## SHORT EXERCISE
Using the data beneath, show every line that includes the word "part".

## INFORMATION SHOWN
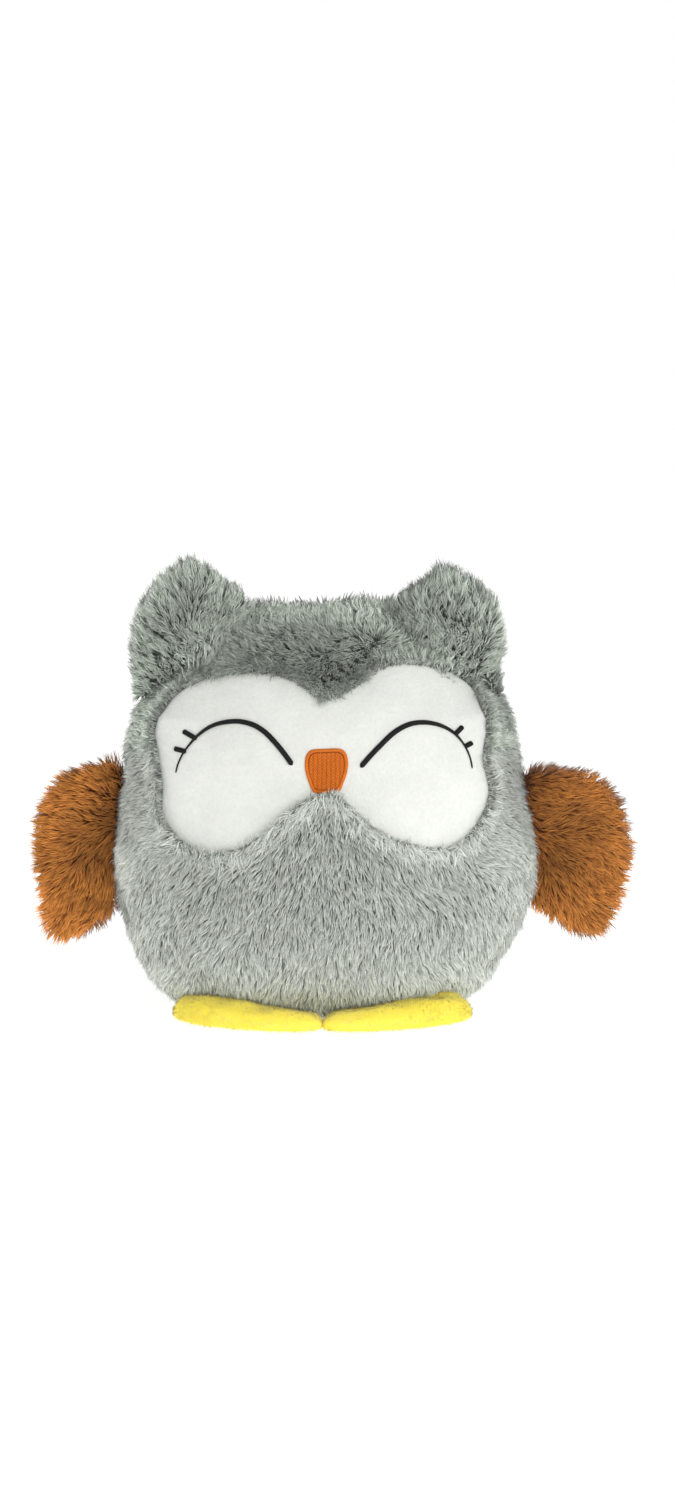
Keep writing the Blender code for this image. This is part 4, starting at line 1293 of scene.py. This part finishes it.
def make_ears():
    """Ears: a stuffed cloth with pile, which bends with the body at its root."""
    for side, hand in (("left", LEFT), ("right", RIGHT)):
        place, out, root = ear_place(hand)
        points, normals, nap, first, second = limb_skin(place, EAR_SKIN_SWELL, EAR_START, EAR_EASE)
        ear = [f"{side}_ear_{part}" for part in ("front", "back", "filling")]
        pieces = [limb_cloth(f"{side}_ear_cloth", points, GREY_CLOTH, ear)]
        rim = place(np.ones_like(first), second)
        level = np.cross(np.gradient(rim, axis=0), (0.0, 1.0, 0.0))
        level = unit(level) * np.sign((level * (rim - root)).sum(-1, keepdims=True))
        nap = nap + level * np.clip(first, 0, 1)[..., None]
        upward = 0.8 * np.sin(math.pi * second) ** 2 - 0.4 * smooth_step(second, 0.75, 1.0)
        nap = nap + upward[..., None] * UP
        outside = np.where(first > EAR_BARE, 1.0, 0.0) * smooth_step(second, 0.0, 0.09)
        length = 1 - 0.35 * smooth_step(second, 0.85, 1.0)
        length += 0.35 * smooth_step(first, 0.7, 1.0) * bell(second, *EAR_TUFT)
        dark = np.sin(math.pi * np.clip(first, 0, 1) ** 0.8) * np.sin(math.pi * second) ** 0.5
        sheet = (points, normals, nap, outside, length, 0.98 - 0.34 * dark)
        for name, surface, look, seed in (
            (f"{side}_ear_pile", sheet, EAR_PILE, 21),
            (f"{side}_ear_fold_pile", ear_root_sheet(place, hand), EAR_FOLD_PILE, 61),
        ):
            pieces += make_pile([name], TUFTED_FUR, surface, look, seed + hand)
        for piece in pieces:
            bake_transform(piece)


def make_wings():
    """Wings: a flat stuffed cloth with pile, which bends with the body at its root."""
    for side, hand in (("left", LEFT), ("right", RIGHT)):
        place = wing_place(hand)
        points, normals, nap, first, second = limb_skin(place, WING_SKIN_SWELL, WING_START)
        wing = [f"{side}_wing_{part}" for part in ("front", "back", "filling")]
        pieces = [limb_cloth(f"{side}_wing_cloth", points, BROWN_CLOTH, wing)]
        outside = np.where(first > WING_BARE, 1.0, 0.0)
        tone = lerp(0.88, 1.10, smooth_step(first, 0.2, 0.9))
        tone += 0.08 * ripple(points * (1.0, 1.0, 2.6), WING_FOLD_WAVE, 61)
        tone += 0.40 * smooth_step(second, 0.48, 0.24) * smooth_step(first, 0.45, 1.0)
        sway = 0.9 * ripple(points, WING_SWAY_WAVE, 62) * smooth_step(first, 0.7, 1.0)
        sheet = (points, normals, nap + vectors(0, sway, 0), outside, 1.0, tone * WING_TONES[hand])
        names = [f"{side}_wing_pile"]
        pieces += make_pile(names, BROWN_FUR, sheet, BROWN_PILE, 31 + hand)
        for piece in pieces:
            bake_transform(piece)


def make_feet():
    """Feet of yellow velour: a flat pouch, rounded above, with a seam round its edge."""

    def root_point(share):
        angle = lerp(*FOOT_ROOT_ANGLES, share)
        return section_point(angle, 0 * angle, FRONT) * (1, 1, 0)

    inner, outer = (root_point(np.array(share)) for share in (0.0, 1.0))
    along = outer - inner
    out = unit(np.array((along[1], -along[0], 0)))
    for side, hand in (("left", LEFT), ("right", RIGHT)):
        around, second = grid(84, 90)
        angle = 2 * math.pi * around
        first = lerp(*FOOT_ENDS, (1 - np.cos(angle)) / 2)
        far = outline_points(FOOT_OUTLINE_SHARES, second)
        rim = inner + along * far[..., :1] + out * (far[..., 1:] * FOOT_DEPTH)
        points = lerp(root_point(second), rim, first[..., None]) * (hand, 1, 1) + (FOOT_DRIFT, 0, 0)
        full = np.clip(1 - (2 * second - 1) ** 6, 0, 1) ** 0.5
        above = np.sin(angle) > 0
        rise = np.where(above, FOOT_TOP - FOOT_SEAM_HEIGHT, FOOT_SEAM_HEIGHT - FOOT_SOLE)
        rise = rise * np.where(above, lerp(0.40, 1.12, smooth_step(second, 0.0, 0.8)), 1.0)
        lift = np.abs(np.sin(angle)) ** np.where(above, 0.75, 0.45)
        points[..., 2] = FOOT_SEAM_HEIGHT + np.sign(np.sin(angle)) * rise * lift * full
        crease = FOOT_CREASE * ripple(points * (1.0, 2.0, 1.0), FOOT_CREASE_WAVE, 41 + hand)
        points[..., 2] += np.where(above, crease * lift * full, 0)
        nodes = [f"{side}_foot_{part}" for part in ("top", "sole", "filling")]
        foot = limb_cloth(f"{side}_foot_velour", points, YELLOW_VELOUR, nodes)
        middle = (inner + along / 2) * (hand, 1, 1)
        away = out * (hand, 1, 1)
        normals = normals_of(points, points - middle * (1, 1, 0) - away * 0.012)
        forward = np.broadcast_to(away + UP * 0.15, points.shape)
        tone = lerp(0.88, 1.0, smooth_step(first, 0.10, 0.30))
        sheet = (points, normals, forward, np.where(above, 1.0, 0.35), 1.0, tone)
        names = [f"{side}_foot_pile"]
        look, seed = YELLOW_PILE, 51 + hand
        pile_pieces = make_pile(names, YELLOW_PILE_FINISH, sheet, look, seed)
        for piece in (foot, *pile_pieces):
            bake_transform(piece)


def seen_directly(tree):
    """1 for rays from the camera or off a glossy surface, and 0 for others; also all the kinds."""
    kinds = node(tree, "LightPath").outputs
    return worked(tree, "MAXIMUM", kinds["Is Camera Ray"], kinds["Is Glossy Ray"]), kinds


def make_floor():
    """Floor of the stage, white paper that glows a little, and more where it is seen directly."""
    corners = FLOOR_REACH * np.array(((-1, -1, 0), (1, -1, 0), (1, 1, 0), (-1, 1, 0)))
    mesh = new_mesh("floor", corners, [np.arange(4)[None]])
    floor = bpy.data.objects.new("floor", mesh)
    bpy.context.scene.collection.objects.link(floor)
    material, tree, shader = fabric("floor_paper", 1.0)
    adjust(tree, shader, Base_Color=(0.8, 0.8, 0.79), Specular_IOR_Level=0.0)
    glow = worked(tree, "MULTIPLY_ADD", seen_directly(tree)[0], 0.17, 0.50)
    adjust(tree, shader, Emission_Color=(1, 1, 1), Emission_Strength=glow)
    mesh.materials.append(material)


def make_surroundings():
    """White surroundings, which light the owl at half strength."""
    world = bpy.data.worlds.new("studio")
    world.use_nodes = True
    tree = world.node_tree
    tree.nodes.clear()
    soft, white = (
        node(tree, "Background", Color=(1, 1, 1), Strength=strength).outputs[0]
        for strength in (0.50, 1.0)
    )
    seen, kinds = seen_directly(tree)
    seen = worked(tree, "MAXIMUM", seen, kinds["Is Transmission Ray"])
    node(tree, "OutputWorld", node(tree, "MixShader", seen, soft, white).outputs[0])
    bpy.context.scene.world = world


def make_lights():
    """Soft round lights, each aimed at its target, and a narrow one for the feet."""
    for name, place, target, size, power, spread in LIGHTS:
        data = bpy.data.lights.new(name, "AREA")
        data.shape = "DISK"
        data.size = size
        data.energy = power
        data.spread = math.radians(spread)
        lamp = bpy.data.objects.new(name, data)
        lamp.location = place
        aim = Vector(target) - lamp.location
        lamp.rotation_euler = aim.to_track_quat("-Z", "Y").to_euler()
        bpy.context.scene.collection.objects.link(lamp)


def make_camera():
    """Camera at the photograph's angle. Its shift puts the floor's origin at its pixel."""
    data = bpy.data.cameras.new("camera")
    data.sensor_fit = "VERTICAL"
    data.sensor_height = 36
    data.lens = data.sensor_height * CAMERA_DISTANCE / (PHOTO_HEIGHT * PHOTO_SCALE)
    below = AIM_HEIGHT * math.cos(CAMERA_ELEVATION)
    below /= 1 + AIM_HEIGHT * math.sin(CAMERA_ELEVATION) / CAMERA_DISTANCE
    seen_down = PHOTO_HEIGHT / 2 + below / PHOTO_SCALE
    data.shift_x = (PHOTO_WIDTH / 2 - ORIGIN_PLACE[0]) / PHOTO_HEIGHT
    data.shift_y = (ORIGIN_PLACE[1] - seen_down) / PHOTO_HEIGHT
    camera = bpy.data.objects.new("camera", data)
    back = CAMERA_DISTANCE * math.cos(CAMERA_ELEVATION)
    rise = CAMERA_DISTANCE * math.sin(CAMERA_ELEVATION)
    camera.location = (0, -back, AIM_HEIGHT + rise)
    camera.rotation_euler = (math.radians(90) - CAMERA_ELEVATION, 0, 0)
    bpy.context.scene.collection.objects.link(camera)
    bpy.context.scene.camera = camera


PILE_GROUP = pile_group()
VELOUR_GROUP = velour_group()
GREY_FUR = pile_material("grey_fur_pile", GREY, 0.28, 0.08)
TUFTED_FUR = pile_material("grey_fur_tufted", TUFTED, 0.44, 0.10)
BROWN_FUR = pile_material("brown_fur_pile", BROWN, 0.36, 0.12)
YELLOW_PILE_FINISH = pile_material("yellow_velour_pile", YELLOW, 0.12, 0.05)
GREY_CLOTH = cloth_material("grey_backing", (0.16, 0.175, 0.16))
BROWN_CLOTH = cloth_material("brown_backing", (0.11, 0.038, 0.01))
FILLING = cloth_material("polyester_wadding", (0.75, 0.76, 0.74))
WHITE_VELOUR = velour_material("white_velour_nap", (0.785, 0.795, 0.755), 0.20, 560.0, 1.0)
YELLOW_VELOUR = velour_material("yellow_velour_nap", (1.0, 0.84, 0.08), 0.14, 900.0, 0.8)
ORANGE_THREAD = thread_material("orange_thread_satin", (0.69, 0.175, 0.016), 0.5)
BLACK_THREAD = thread_material("black_thread_satin", (0.009, 0.009, 0.0095), 0.6)

make_camera()
make_floor()
make_surroundings()
make_lights()
make_front()
make_back()
make_crown()
make_stuffing()
make_base()
make_face()
make_eyes()
make_beak()
make_ears()
make_wings()
make_feet()

bpy.context.scene.view_settings.view_transform = "Standard"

## RESPONSE TO THE EXERCISE
Keep writing the Blender code for this image. This is part 4, starting at line 1293 of scene.py. This part finishes it.
        ear = [f"{side}_ear_{part}" for part in ("front", "back", "filling")]
        wing = [f"{side}_wing_{part}" for part in ("front", "back", "filling")]
        nodes = [f"{side}_foot_{part}" for part in ("top", "sole", "filling")]